▶ _Exercise requirements_: Print the full listing exactly.

— Start of Source data —

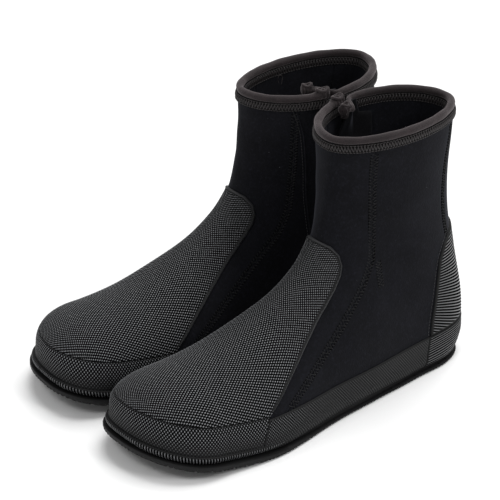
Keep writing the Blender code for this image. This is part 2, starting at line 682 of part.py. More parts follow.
def add_piece(name, mesh, colour_name, pivot, boot, collection):
    mesh.transform(Matrix.Translation(-pivot))
    mesh.name = name
    mesh.materials.clear()
    mesh.materials.append(material(name, colour_name))
    if name.split("_", 1)[1] in ROUND:
        mesh.shade_smooth()
        mesh.set_sharp_from_angle(angle=SMOOTH_ANGLE)
    obj = bpy.data.objects.new(name, mesh)
    obj.location = pivot
    obj.parent = boot
    collection.objects.link(obj)
    return obj


def centre_pair(boots, pieces):
    """Moves both boots so that the origin is the middle of the pair's footprint."""
    bpy.context.view_layer.update()
    corners = [piece.matrix_world @ Vector(corner) for piece in pieces for corner in piece.bound_box]
    xs, ys = [c.x for c in corners], [c.y for c in corners]
    middle = Vector(((min(xs) + max(xs)) / 2, (min(ys) + max(ys)) / 2, 0))
    for boot in boots:
        boot.location -= middle


def build_pair():
    clear_scene()
    collection = bpy.data.collections.new("neoprene_boots")
    bpy.context.scene.collection.children.link(collection)
    left = boot_empty("left_boot", LEFT_PLACE, collection)
    right = boot_empty("right_boot", RIGHT_PLACE, collection)
    pieces = []
    for name, build_piece, colour_name in PIECES:
        mesh = build_piece()
        pivot = pin_pivot() if name in MOVING else Vector((0, 0, 0))
        other = mirrored(mesh)
        pieces.append(add_piece("left_" + name, mesh, colour_name, pivot, left, collection))
        over = Vector((-pivot.x, pivot.y, pivot.z))
        pieces.append(add_piece("right_" + name, other, colour_name, over, right, collection))
    centre_pair((left, right), pieces)


build_pair()
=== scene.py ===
"""The looks of a pair of zip-up neoprene dive boots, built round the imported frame.

Boot frame, used by the shape functions: millimetres, x outwards (lateral), f forwards from the heel, z up.
"Level" points leave out the toe spring, which lifted() adds. Every piece is made for the left boot and mirrored.
"""

import json
import math

import bmesh
import bpy
import numpy as np
from mathutils import Matrix, Vector
from mathutils.bvhtree import BVHTree


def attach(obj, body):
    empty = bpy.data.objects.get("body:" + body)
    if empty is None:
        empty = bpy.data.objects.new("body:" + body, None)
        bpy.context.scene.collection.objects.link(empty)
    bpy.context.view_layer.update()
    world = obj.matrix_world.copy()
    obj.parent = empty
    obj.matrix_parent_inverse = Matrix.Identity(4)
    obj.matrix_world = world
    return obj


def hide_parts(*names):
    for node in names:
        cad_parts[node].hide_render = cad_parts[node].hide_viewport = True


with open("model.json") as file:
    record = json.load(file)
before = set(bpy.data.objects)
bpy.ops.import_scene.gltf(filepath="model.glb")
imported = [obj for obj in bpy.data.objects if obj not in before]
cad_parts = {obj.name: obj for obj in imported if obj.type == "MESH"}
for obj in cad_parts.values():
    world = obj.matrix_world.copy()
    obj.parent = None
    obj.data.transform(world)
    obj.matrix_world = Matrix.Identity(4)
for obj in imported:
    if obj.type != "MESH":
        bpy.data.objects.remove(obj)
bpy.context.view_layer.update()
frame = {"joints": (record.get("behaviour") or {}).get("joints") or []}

MM = 0.001
UP = np.array((0.0, 0.0, 1.0))

# ---------------------------------------------------------------- sizes, most of them as in the CAD

# A station is a section of the upper: its dorsal (f, z) and plantar (f, z) points, its lateral and medial half
# width, where its widest level is as a share of its height, and the powers that shape its upper and lower half.
STATIONS = np.array((
    (238.0, 54.0, 238.0, -2.0, 47.0, 46.0, 0.43, 1.00, 0.95, 0.55, 0.50),
    (202.0, 62.0, 202.0, -2.0, 51.0, 48.0, 0.40, 1.00, 1.00, 0.55, 0.50),
    (172.0, 75.0, 170.0, -2.0, 49.0, 44.0, 0.37, 1.00, 1.05, 0.55, 0.50),
    (149.0, 89.0, 129.0, -2.0, 44.0, 38.0, 0.36, 1.00, 1.08, 0.55, 0.50),
    (132.0, 104.0, 86.0, -2.0, 41.0, 36.0, 0.37, 1.00, 1.05, 0.60, 0.54),
    (123.0, 118.0, 42.0, -2.0, 36.0, 36.0, 0.40, 1.00, 1.00, 0.60, 0.50),
    (120.0, 127.0, 10.0, -1.0, 33.0, 36.5, 0.42, 1.00, 1.00, 0.56, 0.46),
    (118.0, 136.0, -7.0, 10.0, 31.5, 37.0, 0.44, 1.00, 1.00, 0.66, 0.58),
    (116.5, 145.0, -12.0, 27.0, 30.0, 38.0, 0.45, 1.00, 1.00, 0.82, 0.76),
    (115.0, 154.0, -12.5, 47.0, 28.5, 38.5, 0.47, 1.00, 1.00, 0.92, 0.88),
    (114.0, 166.0, -6.0, 83.0, 27.0, 40.0, 0.49, 1.00, 1.00, 1.00, 1.00),
    (112.5, 177.0, 1.0, 122.0, 27.0, 41.0, 0.50, 1.00, 1.00, 1.00, 1.00),
    (112.5, 187.0, 2.0, 158.0, 28.0, 43.0, 0.50, 1.00, 1.00, 1.00, 1.00),
    (113.5, 200.0, -1.0, 203.0, 30.0, 45.0, 0.50, 1.00, 1.00, 1.00, 1.00),
))
TOE_F, TOE_Z = 285.0, 25.0
TOE_DRIFT, TOE_DRIFT_POWER = 8.0, 2.2
TOE_ROUNDNESS, TOE_TOP_SLOPE, TOE_WALL_POWER = 2.3, 0.7, 0.35
SPRING_START, SPRING_LENGTH, SPRING_RISE = 190.0, 95.0, 14.0
PLACE_F = 140.0
TOE_CENTRE_F, HEEL_CENTRE_F = 232.0, 36.0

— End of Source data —

▶ _Correct answer_:
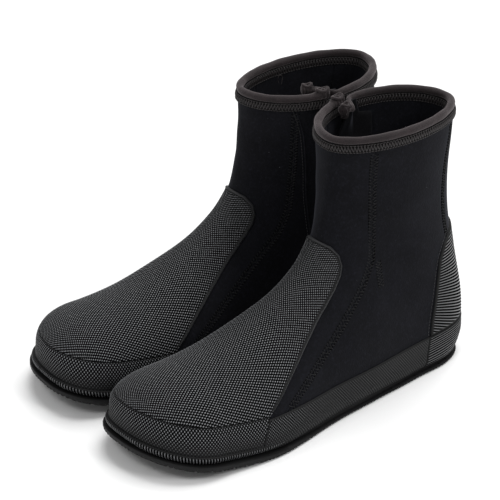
Keep writing the Blender code for this image. This is part 2, starting at line 682 of part.py. More parts follow.
def add_piece(name, mesh, colour_name, pivot, boot, collection):
    mesh.transform(Matrix.Translation(-pivot))
    mesh.name = name
    mesh.materials.clear()
    mesh.materials.append(material(name, colour_name))
    if name.split("_", 1)[1] in ROUND:
        mesh.shade_smooth()
        mesh.set_sharp_from_angle(angle=SMOOTH_ANGLE)
    obj = bpy.data.objects.new(name, mesh)
    obj.location = pivot
    obj.parent = boot
    collection.objects.link(obj)
    return obj


def centre_pair(boots, pieces):
    """Moves both boots so that the origin is the middle of the pair's footprint."""
    bpy.context.view_layer.update()
    corners = [piece.matrix_world @ Vector(corner) for piece in pieces for corner in piece.bound_box]
    xs, ys = [c.x for c in corners], [c.y for c in corners]
    middle = Vector(((min(xs) + max(xs)) / 2, (min(ys) + max(ys)) / 2, 0))
    for boot in boots:
        boot.location -= middle


def build_pair():
    clear_scene()
    collection = bpy.data.collections.new("neoprene_boots")
    bpy.context.scene.collection.children.link(collection)
    left = boot_empty("left_boot", LEFT_PLACE, collection)
    right = boot_empty("right_boot", RIGHT_PLACE, collection)
    pieces = []
    for name, build_piece, colour_name in PIECES:
        mesh = build_piece()
        pivot = pin_pivot() if name in MOVING else Vector((0, 0, 0))
        other = mirrored(mesh)
        pieces.append(add_piece("left_" + name, mesh, colour_name, pivot, left, collection))
        over = Vector((-pivot.x, pivot.y, pivot.z))
        pieces.append(add_piece("right_" + name, other, colour_name, over, right, collection))
    centre_pair((left, right), pieces)


build_pair()
=== scene.py ===
"""The looks of a pair of zip-up neoprene dive boots, built round the imported frame.

Boot frame, used by the shape functions: millimetres, x outwards (lateral), f forwards from the heel, z up.
"Level" points leave out the toe spring, which lifted() adds. Every piece is made for the left boot and mirrored.
"""

import json
import math

import bmesh
import bpy
import numpy as np
from mathutils import Matrix, Vector
from mathutils.bvhtree import BVHTree


def attach(obj, body):
    empty = bpy.data.objects.get("body:" + body)
    if empty is None:
        empty = bpy.data.objects.new("body:" + body, None)
        bpy.context.scene.collection.objects.link(empty)
    bpy.context.view_layer.update()
    world = obj.matrix_world.copy()
    obj.parent = empty
    obj.matrix_parent_inverse = Matrix.Identity(4)
    obj.matrix_world = world
    return obj


def hide_parts(*names):
    for node in names:
        cad_parts[node].hide_render = cad_parts[node].hide_viewport = True


with open("model.json") as file:
    record = json.load(file)
before = set(bpy.data.objects)
bpy.ops.import_scene.gltf(filepath="model.glb")
imported = [obj for obj in bpy.data.objects if obj not in before]
cad_parts = {obj.name: obj for obj in imported if obj.type == "MESH"}
for obj in cad_parts.values():
    world = obj.matrix_world.copy()
    obj.parent = None
    obj.data.transform(world)
    obj.matrix_world = Matrix.Identity(4)
for obj in imported:
    if obj.type != "MESH":
        bpy.data.objects.remove(obj)
bpy.context.view_layer.update()
frame = {"joints": (record.get("behaviour") or {}).get("joints") or []}

MM = 0.001
UP = np.array((0.0, 0.0, 1.0))

# ---------------------------------------------------------------- sizes, most of them as in the CAD

# A station is a section of the upper: its dorsal (f, z) and plantar (f, z) points, its lateral and medial half
# width, where its widest level is as a share of its height, and the powers that shape its upper and lower half.
STATIONS = np.array((
    (238.0, 54.0, 238.0, -2.0, 47.0, 46.0, 0.43, 1.00, 0.95, 0.55, 0.50),
    (202.0, 62.0, 202.0, -2.0, 51.0, 48.0, 0.40, 1.00, 1.00, 0.55, 0.50),
    (172.0, 75.0, 170.0, -2.0, 49.0, 44.0, 0.37, 1.00, 1.05, 0.55, 0.50),
    (149.0, 89.0, 129.0, -2.0, 44.0, 38.0, 0.36, 1.00, 1.08, 0.55, 0.50),
    (132.0, 104.0, 86.0, -2.0, 41.0, 36.0, 0.37, 1.00, 1.05, 0.60, 0.54),
    (123.0, 118.0, 42.0, -2.0, 36.0, 36.0, 0.40, 1.00, 1.00, 0.60, 0.50),
    (120.0, 127.0, 10.0, -1.0, 33.0, 36.5, 0.42, 1.00, 1.00, 0.56, 0.46),
    (118.0, 136.0, -7.0, 10.0, 31.5, 37.0, 0.44, 1.00, 1.00, 0.66, 0.58),
    (116.5, 145.0, -12.0, 27.0, 30.0, 38.0, 0.45, 1.00, 1.00, 0.82, 0.76),
    (115.0, 154.0, -12.5, 47.0, 28.5, 38.5, 0.47, 1.00, 1.00, 0.92, 0.88),
    (114.0, 166.0, -6.0, 83.0, 27.0, 40.0, 0.49, 1.00, 1.00, 1.00, 1.00),
    (112.5, 177.0, 1.0, 122.0, 27.0, 41.0, 0.50, 1.00, 1.00, 1.00, 1.00),
    (112.5, 187.0, 2.0, 158.0, 28.0, 43.0, 0.50, 1.00, 1.00, 1.00, 1.00),
    (113.5, 200.0, -1.0, 203.0, 30.0, 45.0, 0.50, 1.00, 1.00, 1.00, 1.00),
))
TOE_F, TOE_Z = 285.0, 25.0
TOE_DRIFT, TOE_DRIFT_POWER = 8.0, 2.2
TOE_ROUNDNESS, TOE_TOP_SLOPE, TOE_WALL_POWER = 2.3, 0.7, 0.35
SPRING_START, SPRING_LENGTH, SPRING_RISE = 190.0, 95.0, 14.0
PLACE_F = 140.0
TOE_CENTRE_F, HEEL_CENTRE_F = 232.0, 36.0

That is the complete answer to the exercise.